▶ [REQUIREMENTS] In the records below, begin at the line containing "build_vase(plant_parts)" and end at the line containing "obj.data.transform(world)"; quote every line in that span exactly, including both boundary lines, and no others.

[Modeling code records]
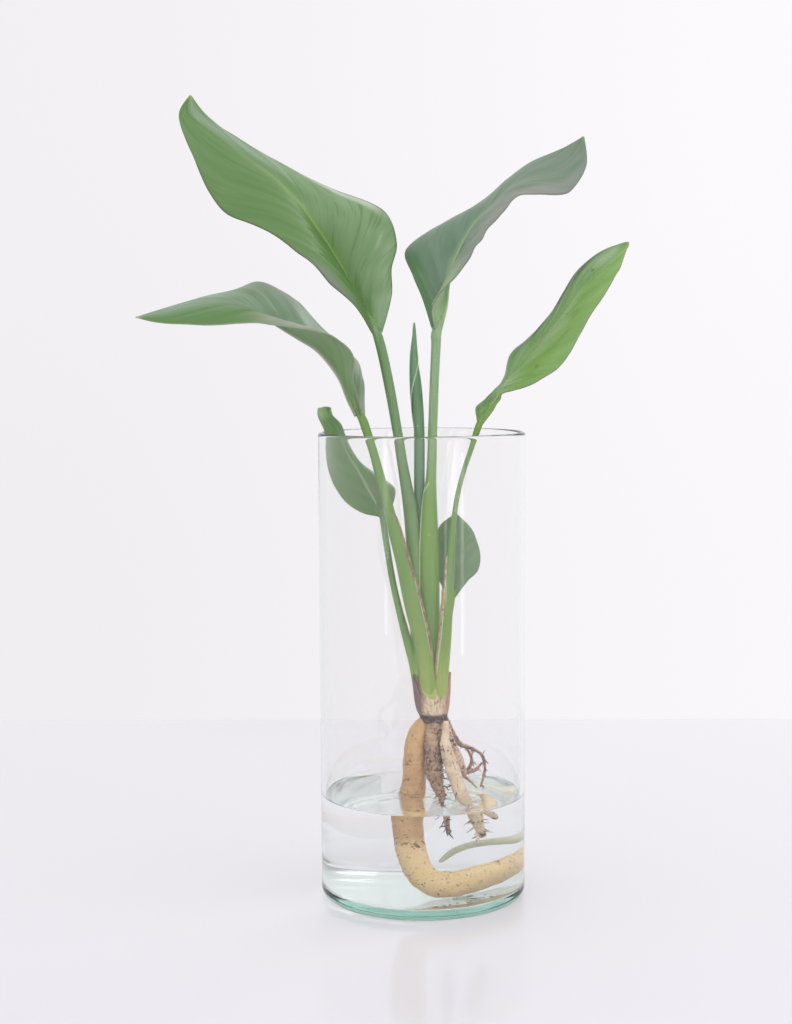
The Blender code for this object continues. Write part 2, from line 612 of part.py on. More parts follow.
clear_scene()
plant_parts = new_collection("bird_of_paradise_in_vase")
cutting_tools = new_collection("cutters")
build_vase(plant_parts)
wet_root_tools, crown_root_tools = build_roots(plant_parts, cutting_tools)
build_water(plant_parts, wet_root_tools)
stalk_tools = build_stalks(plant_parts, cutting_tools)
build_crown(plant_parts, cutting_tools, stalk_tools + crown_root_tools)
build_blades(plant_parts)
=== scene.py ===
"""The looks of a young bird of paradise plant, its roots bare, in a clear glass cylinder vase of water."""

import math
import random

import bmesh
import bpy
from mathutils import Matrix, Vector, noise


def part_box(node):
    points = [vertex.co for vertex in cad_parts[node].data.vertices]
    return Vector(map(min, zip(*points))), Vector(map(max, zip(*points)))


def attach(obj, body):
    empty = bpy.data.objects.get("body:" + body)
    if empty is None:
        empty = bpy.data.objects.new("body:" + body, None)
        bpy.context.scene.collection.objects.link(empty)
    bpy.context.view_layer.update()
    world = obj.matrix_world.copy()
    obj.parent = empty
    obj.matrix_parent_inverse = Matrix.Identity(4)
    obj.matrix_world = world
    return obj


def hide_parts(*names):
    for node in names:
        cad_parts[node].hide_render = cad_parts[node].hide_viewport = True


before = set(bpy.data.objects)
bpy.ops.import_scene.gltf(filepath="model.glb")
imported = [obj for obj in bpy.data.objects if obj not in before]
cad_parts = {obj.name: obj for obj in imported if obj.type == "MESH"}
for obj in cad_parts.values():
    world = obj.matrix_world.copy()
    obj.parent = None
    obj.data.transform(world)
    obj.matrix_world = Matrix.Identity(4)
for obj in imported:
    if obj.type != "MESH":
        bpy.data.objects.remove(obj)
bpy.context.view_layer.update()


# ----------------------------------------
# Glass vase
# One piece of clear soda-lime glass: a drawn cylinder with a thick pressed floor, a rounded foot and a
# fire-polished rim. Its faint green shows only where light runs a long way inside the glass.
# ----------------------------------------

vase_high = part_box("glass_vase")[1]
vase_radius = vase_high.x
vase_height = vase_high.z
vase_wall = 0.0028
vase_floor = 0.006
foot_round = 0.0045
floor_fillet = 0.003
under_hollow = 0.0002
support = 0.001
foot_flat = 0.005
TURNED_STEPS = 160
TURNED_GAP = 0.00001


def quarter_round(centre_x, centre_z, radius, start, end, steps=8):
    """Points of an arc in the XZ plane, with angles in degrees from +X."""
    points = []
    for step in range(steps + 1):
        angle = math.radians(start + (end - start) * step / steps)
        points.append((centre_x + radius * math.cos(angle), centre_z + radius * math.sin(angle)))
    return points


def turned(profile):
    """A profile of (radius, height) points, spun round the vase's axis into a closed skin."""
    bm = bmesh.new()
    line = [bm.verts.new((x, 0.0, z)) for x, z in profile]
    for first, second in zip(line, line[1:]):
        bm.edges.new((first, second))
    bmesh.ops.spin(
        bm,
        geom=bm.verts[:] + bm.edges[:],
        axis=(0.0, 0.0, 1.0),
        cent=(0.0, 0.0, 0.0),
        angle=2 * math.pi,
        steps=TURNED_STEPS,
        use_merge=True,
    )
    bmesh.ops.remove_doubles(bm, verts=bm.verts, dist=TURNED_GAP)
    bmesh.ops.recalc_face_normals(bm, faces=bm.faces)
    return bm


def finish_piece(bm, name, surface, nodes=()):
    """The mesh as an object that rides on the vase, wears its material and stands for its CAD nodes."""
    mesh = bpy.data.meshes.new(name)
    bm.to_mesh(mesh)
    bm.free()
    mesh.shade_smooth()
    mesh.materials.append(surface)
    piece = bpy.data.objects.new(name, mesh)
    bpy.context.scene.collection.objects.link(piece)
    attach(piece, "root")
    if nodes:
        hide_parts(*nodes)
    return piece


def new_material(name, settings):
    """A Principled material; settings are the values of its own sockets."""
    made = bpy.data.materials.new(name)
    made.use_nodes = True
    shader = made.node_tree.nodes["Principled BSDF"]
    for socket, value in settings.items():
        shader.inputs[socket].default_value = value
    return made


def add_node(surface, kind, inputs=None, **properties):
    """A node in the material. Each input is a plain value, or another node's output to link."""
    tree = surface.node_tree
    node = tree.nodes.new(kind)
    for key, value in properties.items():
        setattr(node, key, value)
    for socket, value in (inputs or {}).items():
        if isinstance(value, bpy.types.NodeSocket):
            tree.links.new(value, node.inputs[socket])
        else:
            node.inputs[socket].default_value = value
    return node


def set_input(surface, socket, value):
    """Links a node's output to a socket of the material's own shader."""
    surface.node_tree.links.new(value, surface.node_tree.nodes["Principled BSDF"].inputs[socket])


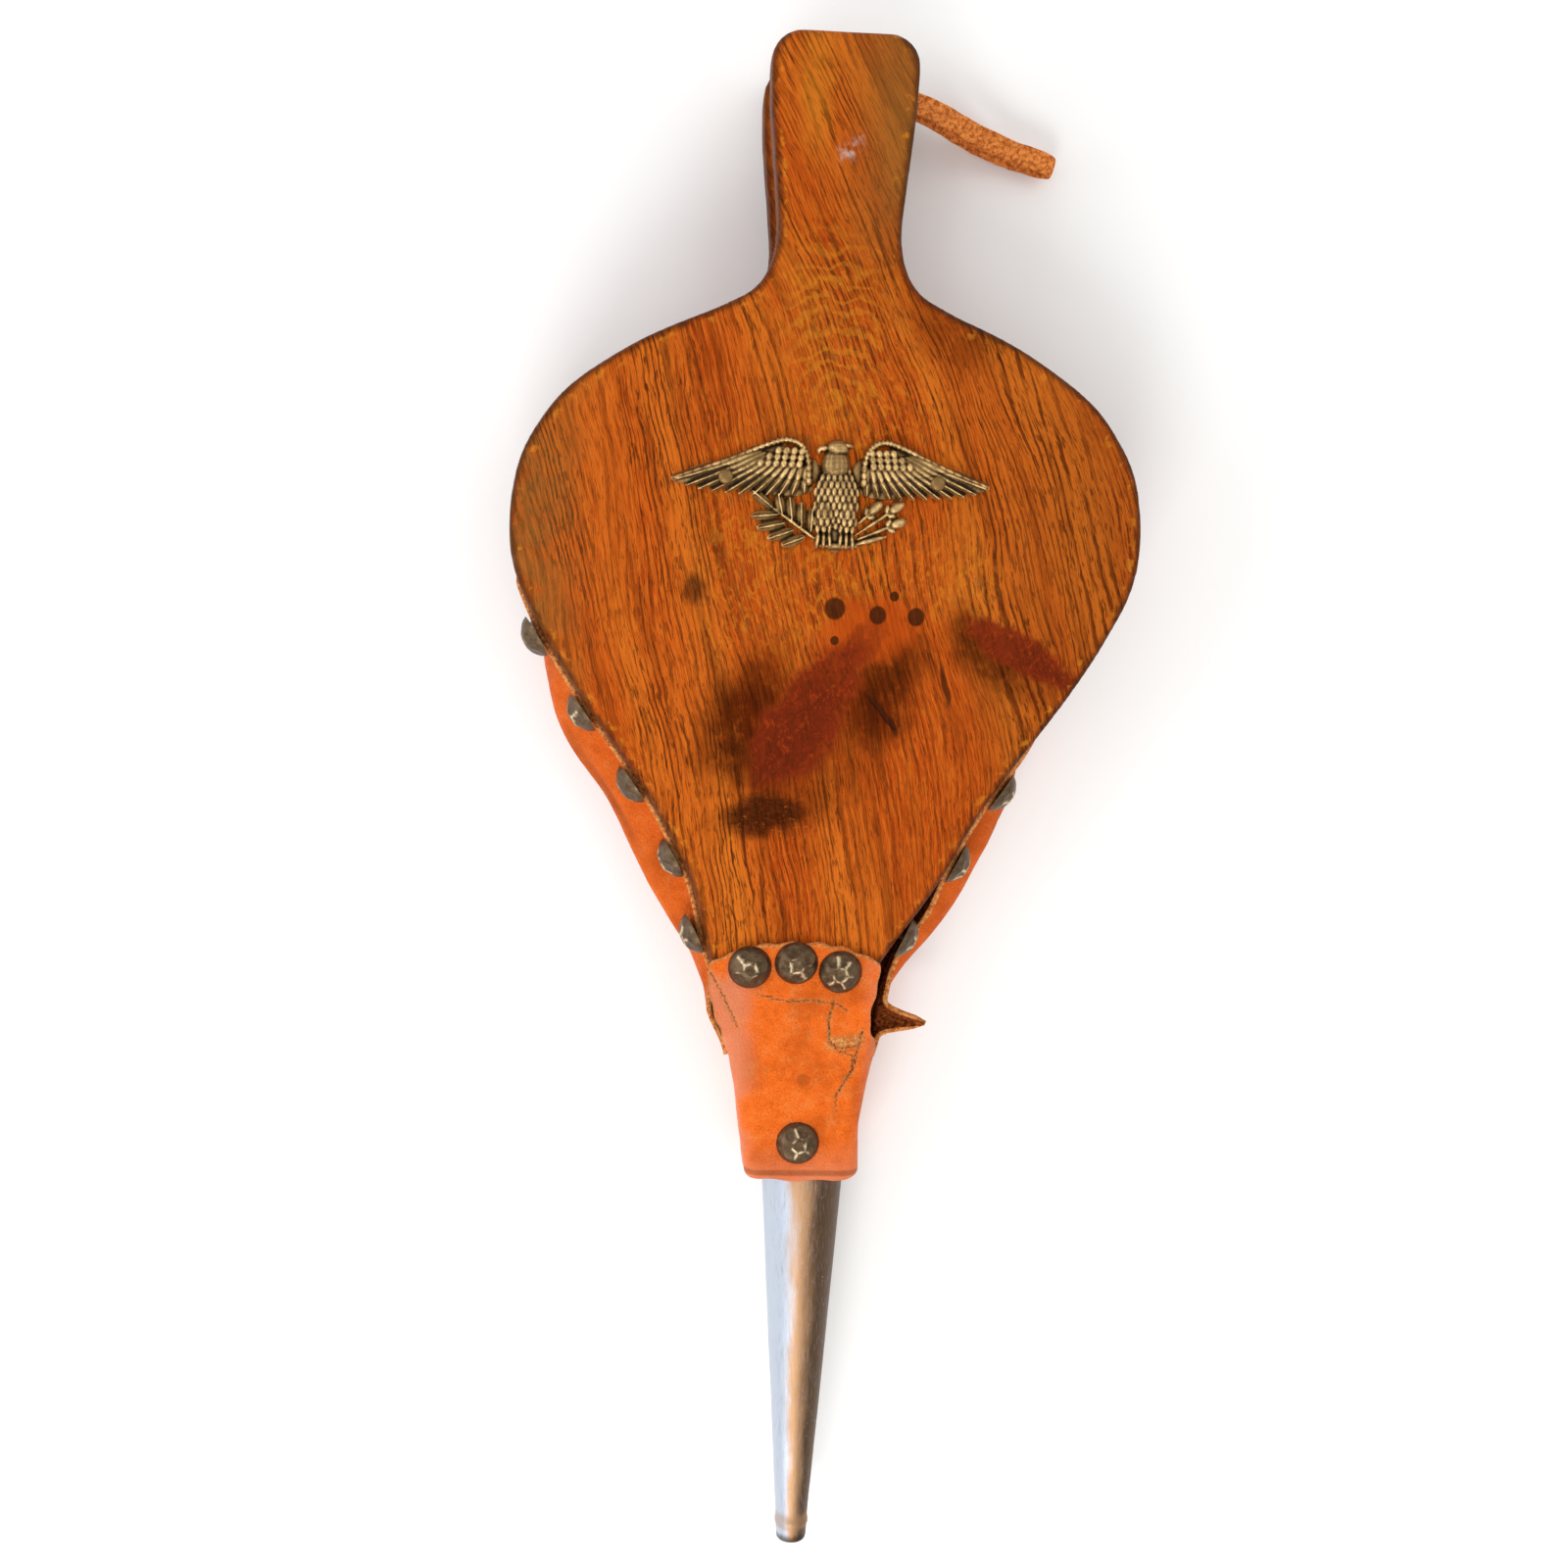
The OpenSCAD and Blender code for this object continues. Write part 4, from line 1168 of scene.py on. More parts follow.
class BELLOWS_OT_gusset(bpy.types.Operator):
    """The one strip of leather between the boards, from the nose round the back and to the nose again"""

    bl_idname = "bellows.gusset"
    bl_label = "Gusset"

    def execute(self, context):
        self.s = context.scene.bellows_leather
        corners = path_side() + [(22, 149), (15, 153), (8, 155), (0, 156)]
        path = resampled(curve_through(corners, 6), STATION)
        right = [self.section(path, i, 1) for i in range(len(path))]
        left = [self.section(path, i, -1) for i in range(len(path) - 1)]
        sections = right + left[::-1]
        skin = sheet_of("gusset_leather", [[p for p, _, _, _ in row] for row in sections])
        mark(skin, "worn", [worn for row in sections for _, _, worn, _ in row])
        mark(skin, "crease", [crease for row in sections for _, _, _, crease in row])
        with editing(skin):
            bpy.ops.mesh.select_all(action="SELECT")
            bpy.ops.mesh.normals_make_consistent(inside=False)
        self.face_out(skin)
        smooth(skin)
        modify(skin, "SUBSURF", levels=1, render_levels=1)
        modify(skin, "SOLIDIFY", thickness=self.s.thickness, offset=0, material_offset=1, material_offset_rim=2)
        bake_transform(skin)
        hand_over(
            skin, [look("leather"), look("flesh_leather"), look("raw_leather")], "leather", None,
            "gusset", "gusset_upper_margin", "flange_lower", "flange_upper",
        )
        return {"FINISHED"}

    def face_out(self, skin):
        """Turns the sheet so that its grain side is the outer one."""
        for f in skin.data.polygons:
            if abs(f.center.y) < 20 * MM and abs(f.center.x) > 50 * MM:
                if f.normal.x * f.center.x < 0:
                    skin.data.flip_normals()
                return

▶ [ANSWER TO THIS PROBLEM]
build_vase(plant_parts)
wet_root_tools, crown_root_tools = build_roots(plant_parts, cutting_tools)
build_water(plant_parts, wet_root_tools)
stalk_tools = build_stalks(plant_parts, cutting_tools)
build_crown(plant_parts, cutting_tools, stalk_tools + crown_root_tools)
build_blades(plant_parts)
=== scene.py ===
"""The looks of a young bird of paradise plant, its roots bare, in a clear glass cylinder vase of water."""

import math
import random

import bmesh
import bpy
from mathutils import Matrix, Vector, noise


def part_box(node):
    points = [vertex.co for vertex in cad_parts[node].data.vertices]
    return Vector(map(min, zip(*points))), Vector(map(max, zip(*points)))


def attach(obj, body):
    empty = bpy.data.objects.get("body:" + body)
    if empty is None:
        empty = bpy.data.objects.new("body:" + body, None)
        bpy.context.scene.collection.objects.link(empty)
    bpy.context.view_layer.update()
    world = obj.matrix_world.copy()
    obj.parent = empty
    obj.matrix_parent_inverse = Matrix.Identity(4)
    obj.matrix_world = world
    return obj


def hide_parts(*names):
    for node in names:
        cad_parts[node].hide_render = cad_parts[node].hide_viewport = True


before = set(bpy.data.objects)
bpy.ops.import_scene.gltf(filepath="model.glb")
imported = [obj for obj in bpy.data.objects if obj not in before]
cad_parts = {obj.name: obj for obj in imported if obj.type == "MESH"}
for obj in cad_parts.values():
    world = obj.matrix_world.copy()
    obj.parent = None
    obj.data.transform(world)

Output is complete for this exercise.